**DATA EXCERPT:**
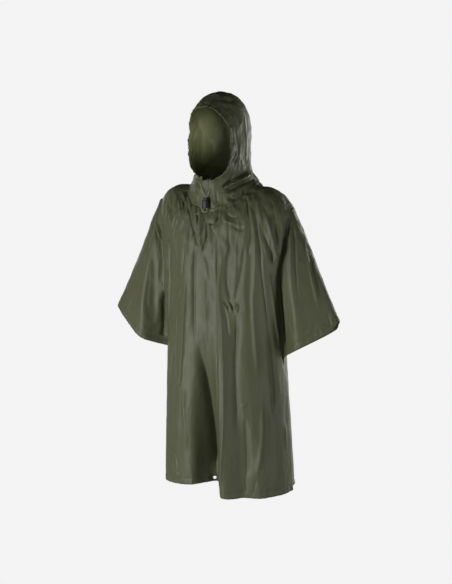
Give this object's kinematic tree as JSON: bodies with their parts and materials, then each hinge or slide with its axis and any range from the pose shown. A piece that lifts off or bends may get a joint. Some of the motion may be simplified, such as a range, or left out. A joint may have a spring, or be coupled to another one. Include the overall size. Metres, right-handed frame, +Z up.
{
  "type": "rain poncho",
  "caption": "Hooded rain poncho held open as if worn, with wide open sleeves, a long draped body, a drawcord face opening and a cord lock at the throat.",
  "frame": {"origin": "middle of the neck at shoulder level, where the garment hangs on a body or a hanger", "axes": "+Z up toward the hood, front of the garment toward -Y, left sleeve of the wearer toward +X"},
  "size_m": [0.865, 0.4051, 1.3971],
  "materials": {
    "cloth": "olive green woven nylon with a satin water-shedding coat",
    "cord": "pale olive braided cord",
    "plastic": "smooth near-black moulding",
    "eyelet": "dark coated ring"
  },
  "bodies": {
    "root": {"front_panel": "cloth", "back_panel": "cloth", "sleeve_left": "cloth", "sleeve_right": "cloth", "hood_left": "cloth", "hood_right": "cloth", "hood_channel": "cloth", "drawcord_left": "cord", "drawcord_right": "cord", "cord_lock_body": "plastic", "cord_lock_button": "plastic", "hem_eyelet": "eyelet"}
  },
  "joints": []
}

**REQUIREMENTS:** Extract, word for word, each line of the listing above.

**ANSWER TO THIS TASK:**
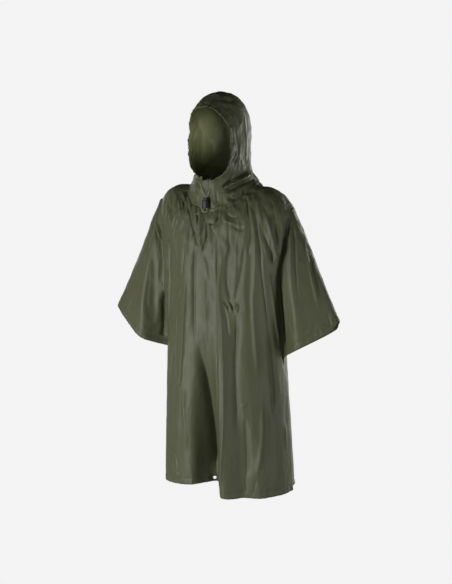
Give this object's kinematic tree as JSON: bodies with their parts and materials, then each hinge or slide with its axis and any range from the pose shown. A piece that lifts off or bends may get a joint. Some of the motion may be simplified, such as a range, or left out. A joint may have a spring, or be coupled to another one. Include the overall size. Metres, right-handed frame, +Z up.
{
  "type": "rain poncho",
  "caption": "Hooded rain poncho held open as if worn, with wide open sleeves, a long draped body, a drawcord face opening and a cord lock at the throat.",
  "frame": {"origin": "middle of the neck at shoulder level, where the garment hangs on a body or a hanger", "axes": "+Z up toward the hood, front of the garment toward -Y, left sleeve of the wearer toward +X"},
  "size_m": [0.865, 0.4051, 1.3971],
  "materials": {
    "cloth": "olive green woven nylon with a satin water-shedding coat",
    "cord": "pale olive braided cord",
    "plastic": "smooth near-black moulding",
    "eyelet": "dark coated ring"
  },
  "bodies": {
    "root": {"front_panel": "cloth", "back_panel": "cloth", "sleeve_left": "cloth", "sleeve_right": "cloth", "hood_left": "cloth", "hood_right": "cloth", "hood_channel": "cloth", "drawcord_left": "cord", "drawcord_right": "cord", "cord_lock_body": "plastic", "cord_lock_button": "plastic", "hem_eyelet": "eyelet"}
  },
  "joints": []
}